Subject: Hiroshima justified? (was: Enola Gay: Burnt flesh and other
magnificent technological achievements)
From: (me)
Because there were ancillary advantages and long term side effects
doesn't mean that the basic decision was based upon them. It was
like a gift, the ability to send one plane to drop one bomb which
could completely destroy one city. For a country which had
sent hundreds of bombers, on multiple sorties, to attempt to
destroy a single manufacturing facility, it must have sounded like
science fiction.
Japanese civilians were eminently expandable. Truman: "When you have to
deal with a beast you have to treat him as a beast. It is most regrettable
but nevertheless true."
Context is everything and it seems to get lost in these discussions.

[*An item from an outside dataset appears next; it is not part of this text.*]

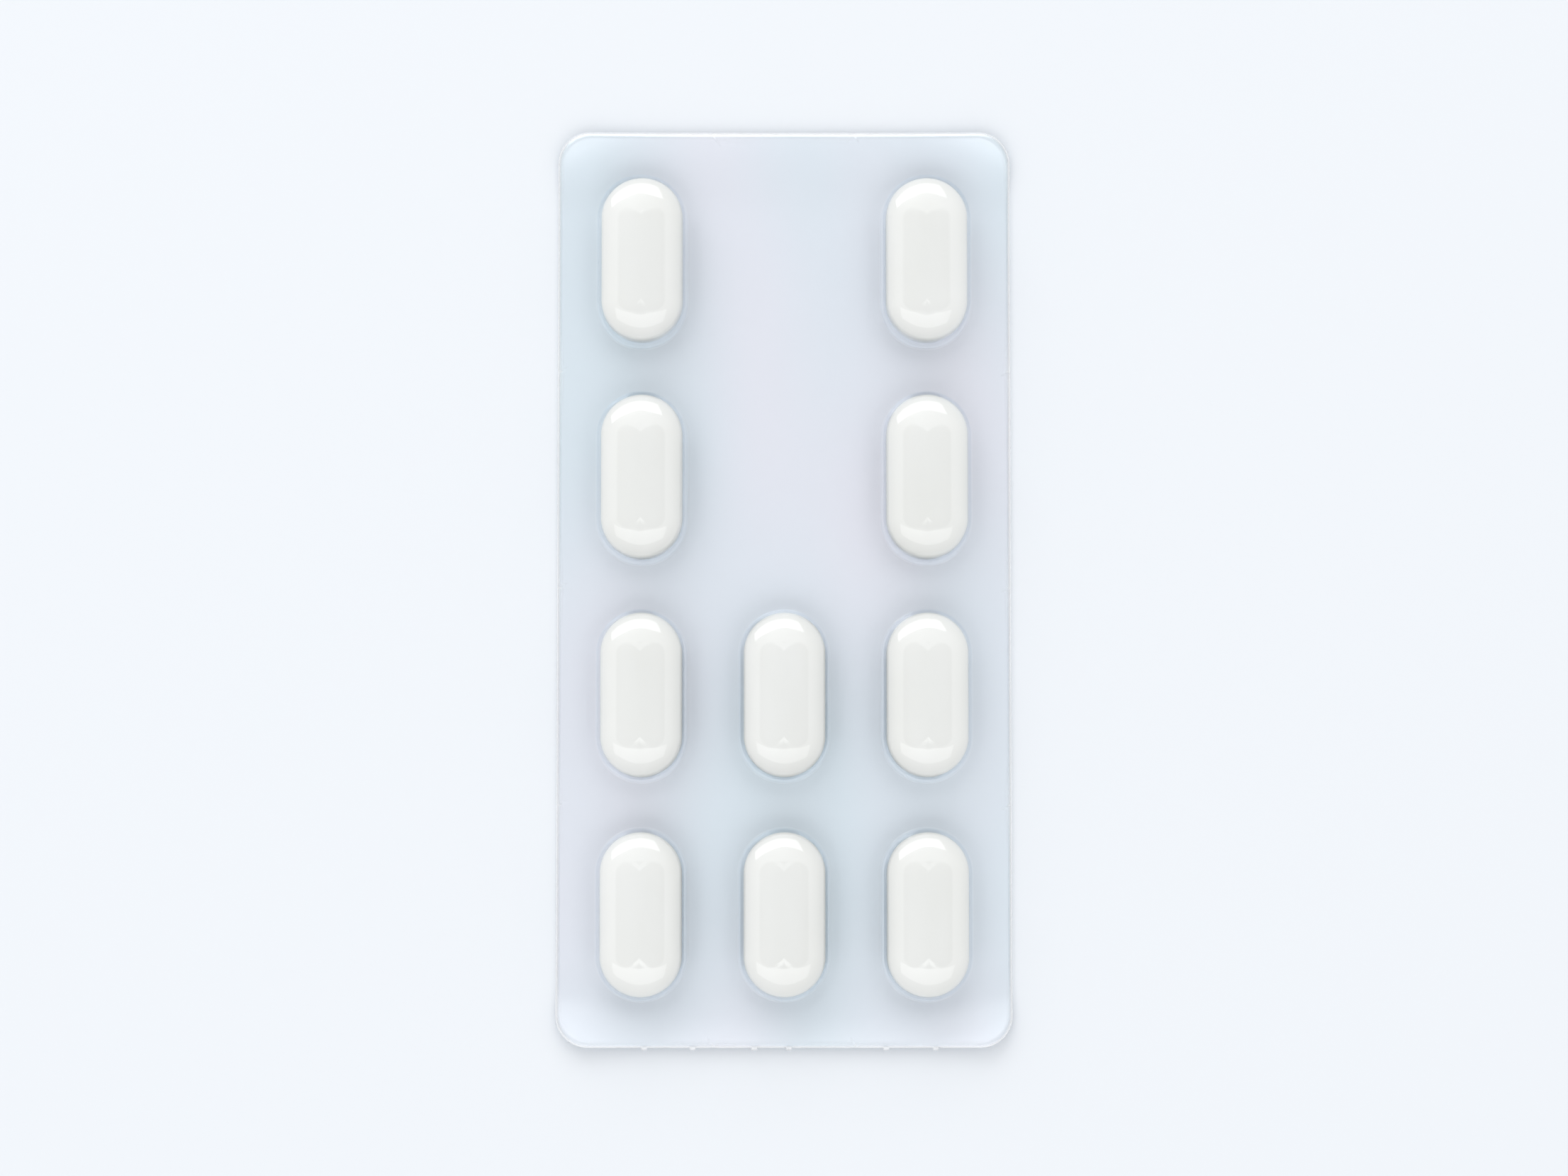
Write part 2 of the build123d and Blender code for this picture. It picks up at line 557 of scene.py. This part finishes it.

The US was in it's 4th year of war. Seemingly every block in every
town had a gold star in some window. Red stars were plentyful.
People had gone without contact with husbands and fathers and brothers
for 4 years. The economy was in a funny sort of standstill where folks
had money, and little upon which to spend it. Wages were frozen,
some items were rationed, and things like new cars and tires were
nonexistent. People were tired, very tired, and many had lived
through a depression just preceding this time. Not to mention
dust bowls. And then someone came along and a offered a huge
weapon which could end the war in DAYS. It was like a fairy tale.
The big super secret weapon that would anilate the enemy. You
better believe Truman used it. In those days, they'd a probably
tried him for treason if he had not.
And be careful about deciding who knew what when. Remember world
wide communications didn't exist then as it does now. Rumors were
rampant. There were no international hot lines with enemies.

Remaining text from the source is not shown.